**TASK OBJECTIVE**
Write out all entries word for word.

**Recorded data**

○ ○ ○ ○

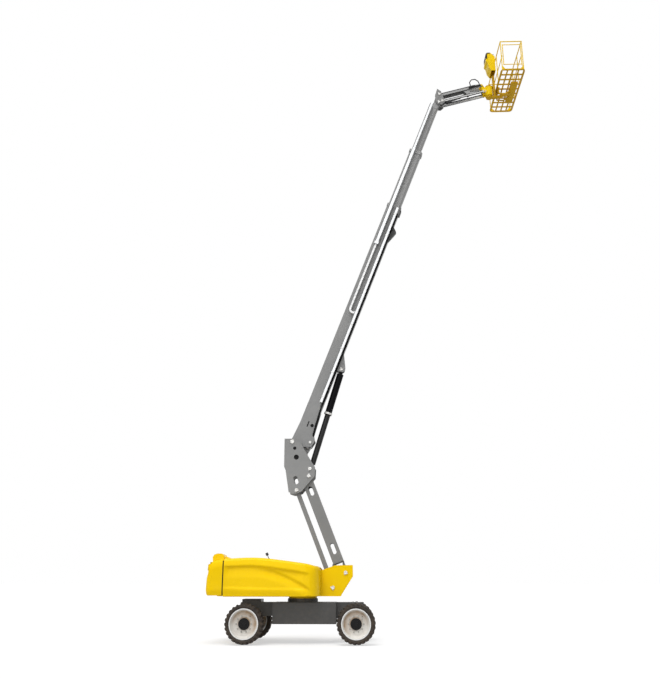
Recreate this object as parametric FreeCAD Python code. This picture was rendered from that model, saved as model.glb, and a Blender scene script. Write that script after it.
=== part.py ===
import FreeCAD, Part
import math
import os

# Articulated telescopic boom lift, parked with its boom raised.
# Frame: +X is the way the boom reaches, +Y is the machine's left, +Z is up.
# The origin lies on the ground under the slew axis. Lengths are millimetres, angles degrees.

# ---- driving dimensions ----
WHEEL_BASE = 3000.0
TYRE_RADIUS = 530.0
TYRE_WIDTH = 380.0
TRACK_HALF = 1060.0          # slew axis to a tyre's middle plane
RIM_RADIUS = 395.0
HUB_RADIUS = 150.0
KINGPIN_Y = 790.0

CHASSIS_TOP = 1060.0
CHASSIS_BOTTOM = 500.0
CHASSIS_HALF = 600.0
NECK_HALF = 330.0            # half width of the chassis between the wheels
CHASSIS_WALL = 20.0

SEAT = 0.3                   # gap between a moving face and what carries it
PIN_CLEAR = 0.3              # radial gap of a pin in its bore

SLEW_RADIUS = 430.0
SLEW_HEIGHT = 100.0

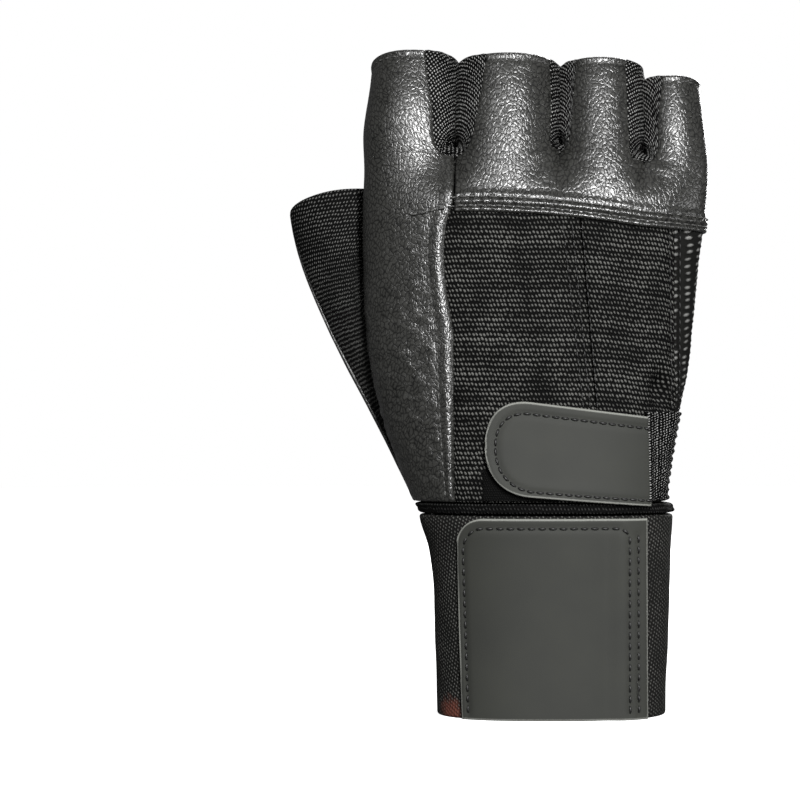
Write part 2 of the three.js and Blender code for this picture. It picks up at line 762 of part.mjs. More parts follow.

○ ○ ○ ○

**RESULT FOR THIS EXERCISE**
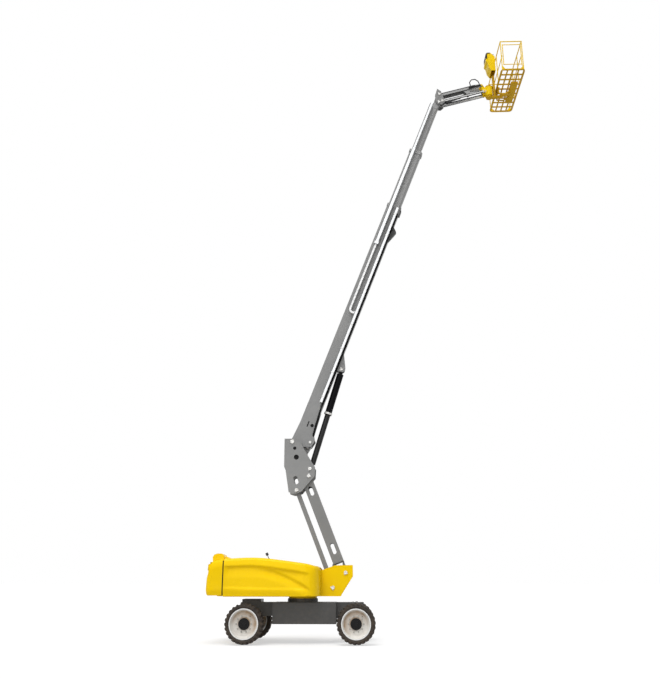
Recreate this object as parametric FreeCAD Python code. This picture was rendered from that model, saved as model.glb, and a Blender scene script. Write that script after it.
=== part.py ===
import FreeCAD, Part
import math
import os

# Articulated telescopic boom lift, parked with its boom raised.
# Frame: +X is the way the boom reaches, +Y is the machine's left, +Z is up.
# The origin lies on the ground under the slew axis. Lengths are millimetres, angles degrees.

# ---- driving dimensions ----
WHEEL_BASE = 3000.0
TYRE_RADIUS = 530.0
TYRE_WIDTH = 380.0
TRACK_HALF = 1060.0          # slew axis to a tyre's middle plane
RIM_RADIUS = 395.0
HUB_RADIUS = 150.0
KINGPIN_Y = 790.0

CHASSIS_TOP = 1060.0
CHASSIS_BOTTOM = 500.0
CHASSIS_HALF = 600.0
NECK_HALF = 330.0            # half width of the chassis between the wheels
CHASSIS_WALL = 20.0

SEAT = 0.3                   # gap between a moving face and what carries it
PIN_CLEAR = 0.3              # radial gap of a pin in its bore

SLEW_RADIUS = 430.0
SLEW_HEIGHT = 100.0

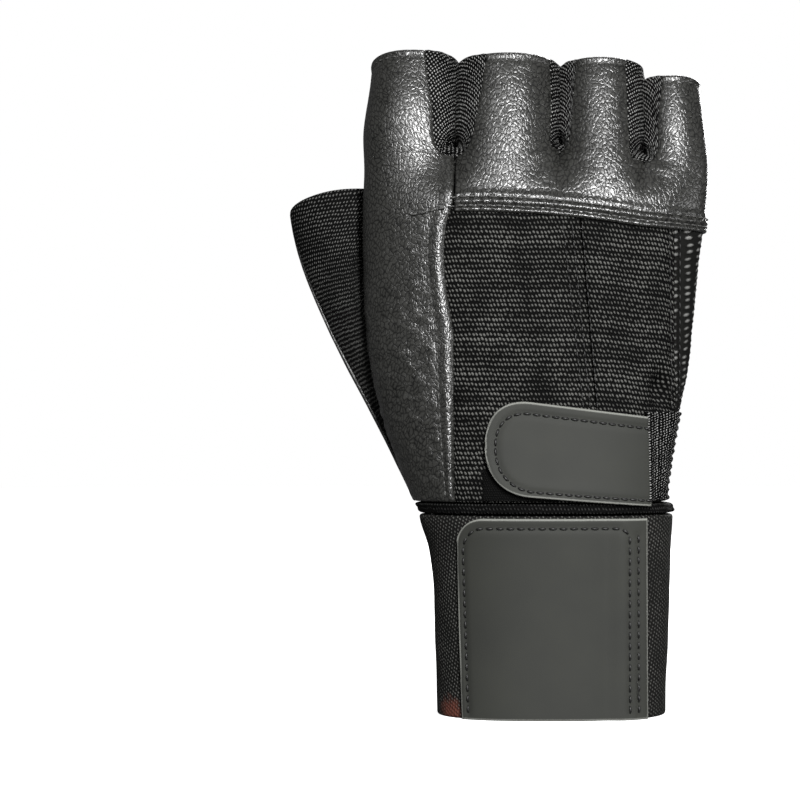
Write part 2 of the three.js and Blender code for this picture. It picks up at line 762 of part.mjs. More parts follow.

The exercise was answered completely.